Louis Vuitton x Takashi Murakami, 45 anni di Madame Figaro e l’istallazione di Salomon
Impossibile poi non notare un polpo fucsia di otto metri aggrappato al Balcon d’Honneur del palazzo. È la scenografia creata da Takashi Murakami per presentare Artycapucines VII, il nuovo capitolo della celebre collezione di Louis Vuitton, quasi vent’anni dopo la loro prima collaborazione. Undici borse, che rivisitano il modello Capucines – da Rue Neuve-des-Capucines, la strada parigina dove Louis Vuitton aprì il suo primo negozio nel 1854 – attraverso i tipici motivi dell’artista: Mr. DOB, Superflat Panda e i famosi fiorellini sorridenti. Decisamente meno teatrale, ma più immersiva, è invece Sensorial Terrains di Salomon, nuovo partner ufficiale di Art Basel Paris. In collaborazione con Pavillon Noir, Theo Tagholm e Bean Bizarro, l’installazione infatti viene animata dai passi dei visitatori per tradurre lo spirito del Grave Running in arte. A qualche gradino di distanza, troviamo infine il corner per i 45 anni della rivista Madame Figaro, quasi mimetizzato con le opere degli stand. Un muro di copertine emblematiche – tra cui una litografia di Isabelle Adjani realizzata da Andy Warhol nel novembre 1986 – concatenato alla pubblicazione di un numero speciale, in formato XXL, con tanto di cover dipinta dall’artista svizzera Louisa Gagliardi.

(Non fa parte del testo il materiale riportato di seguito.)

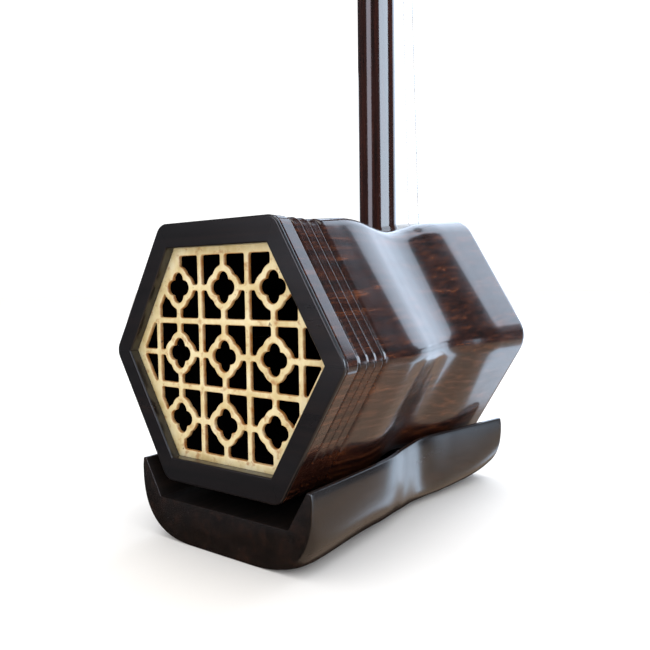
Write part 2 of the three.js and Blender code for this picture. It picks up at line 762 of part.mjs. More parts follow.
for (const name of ["inner", "outer"]) {
  add(erhu, `${name}_peg`, peg(name), rosewood);
  add(erhu, `${name}_peg_cap`, pegCap(name), bone);
  add(erhu, `${name}_winding`, winding(name), steel);
  add(erhu, `${name}_string`, string(name), steel);
}

// The box round the whole instrument runs from the pin's head to the window face.
const pinHead = PIN_STRING_Y - PIN_HEAD_GAP - PIN_HEAD_LENGTH;
erhu.position.y = -(WINDOW_Y + pinHead) / 2;
const part = new THREE.Group();
part.add(erhu);

export default part;
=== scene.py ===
# The erhu's looks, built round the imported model. Metres, +Z up. The lattice window faces +Y
# and the skin faces -Y. The neck's axis is vertical, and lengths along the resonator are
# counted from its window end.
import random
from math import acos, asin, atan2, cos, exp, pi, radians, sin, sqrt, tan

import bmesh
import bpy
from mathutils import Matrix, Quaternion, Vector


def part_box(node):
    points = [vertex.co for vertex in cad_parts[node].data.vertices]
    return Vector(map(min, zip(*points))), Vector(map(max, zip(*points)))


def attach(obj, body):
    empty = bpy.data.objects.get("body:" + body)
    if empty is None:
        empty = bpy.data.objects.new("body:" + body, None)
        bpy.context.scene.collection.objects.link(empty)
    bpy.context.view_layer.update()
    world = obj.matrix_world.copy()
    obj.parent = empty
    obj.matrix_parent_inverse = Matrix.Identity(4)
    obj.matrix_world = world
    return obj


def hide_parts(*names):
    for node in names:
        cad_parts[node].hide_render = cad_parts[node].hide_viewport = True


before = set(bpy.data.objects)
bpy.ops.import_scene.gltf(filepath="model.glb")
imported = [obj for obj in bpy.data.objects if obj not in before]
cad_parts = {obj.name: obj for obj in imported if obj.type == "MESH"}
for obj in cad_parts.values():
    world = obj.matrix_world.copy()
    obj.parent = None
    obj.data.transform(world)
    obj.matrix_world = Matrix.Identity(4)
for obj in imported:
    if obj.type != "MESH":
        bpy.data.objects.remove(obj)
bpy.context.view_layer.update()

# ---- Places and sizes, from the frame and from the design's own dimensions ----

ROOT3 = sqrt(3)
GAP = 0.0003  # between pieces that are glued or pressed together
NECK_HOLE_GAP = 0.0002
PEG_HOLE_GAP = 0.00008
PIN_HOLE_GAP = 0.00005
WIRE_GAP = 0.00002  # between a string and the peg or pin it goes round

WINDOW_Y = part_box("window_frame_top")[1].y
SKIN_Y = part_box("side_panel_top")[0].y
BODY_LENGTH = WINDOW_Y - SKIN_Y
BODY_AXIS_Z = (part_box("side_panel_top")[1].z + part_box("side_panel_bottom")[0].z) / 2
NECK_Y = (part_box("base_screw")[0].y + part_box("base_screw")[1].y) / 2

BODY_PROFILE = [
    (0, 0.045), (0.023, 0.0452), (0.031, 0.04595), (0.039, 0.04665), (0.047, 0.04645),
    (0.055, 0.0454), (0.063, 0.0444), (0.071, 0.04395), (0.079, 0.04445), (0.087, 0.04595),
    (0.095, 0.04775), (0.103, 0.04915), (0.112, 0.0501), (0.121, 0.051), (0.13, 0.0519),
]
WINDOW_APOTHEM = 0.045
CORNER_RADIUS_WINDOW = 0.005
CORNER_RADIUS_SKIN = 0.012
BULGE_START = 0.022
BEAD_STARTS = (0.0082, 0.0127, 0.0172)
BEAD_WIDTH = 0.004
BEAD_GROOVE_DEPTH = 0.0008
BAND_START = 0.0014
BAND_END = 0.0072
SKIN_EDGE_ROUND = 0.0012
WALL = 0.007
PANEL_SEAM = 0.00003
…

Dalla performance di Miu Miu ai talk di Edward Enningful
Eppure, si sa, Art Basel Paris ha l’abitudine di diffondersi ben oltre gli spazi del museo, trasformando tutta la città in un palcoscenico diffuso. Harry Nuriev alla Chapelle des Petits-Augustins des Beaux-Arts, Fabienne Verdier alla Cité de l’architecture et du patrimoine, Joël Andrianomearisoa all’Hôtel de la Marine, eccetera. Tra gli appuntamenti, attesissimo quello con Miu Miu – partner ufficiale del programma pubblico per il secondo anno consecutivo – al Palais d’Iéna. Danza, scultura, video, musica, poesia, qui si mischiano nella performance 30 Blizzards di Helen Marten, co-diretta da Fabio Cherstich e musicata da Beatrice Dillon, esplorando la molteplicità delle identità femminili – prosieguo al discorso iniziato dal brand nel 2011 con Women’s Tales. Altro momento di punta è stato il ciclo di conferenze curato da Edward Enninful (ex caporedattore di Vogue UK, ora alla guida della sua società EE72) nelle sale del Petit Palais. Concepite come preludio alla sua prossima mostra ospitata dalla Tate Britain, The 90s (2026), le conversazioni hanno coinvolto quattro creativi protagonisti degli Anni Novanta, quali Yinka Shonibare CBE, Juergen Teller, Sonia Boyce e Mark Leckey. A completare il quadro, Saint Laurent omaggia Charlotte Perriand alla Galerie Patrick Seguin, con una selezione di arredi rarissimi (1943–1967), scelti da Anthony Vaccarello e riprodotti in serie limitata. E poco distante, A-POC ABLE Issey Miyake presenta una mostra in collaborazione con Eugene Kangawa/EUGENE STUDIO, dal titolo Type-XIV Eugène Studio Project. Il risultato, allora, non può che confermare la volontà del direttore Delépine: un Art Basel Paris 2025 très très stylé.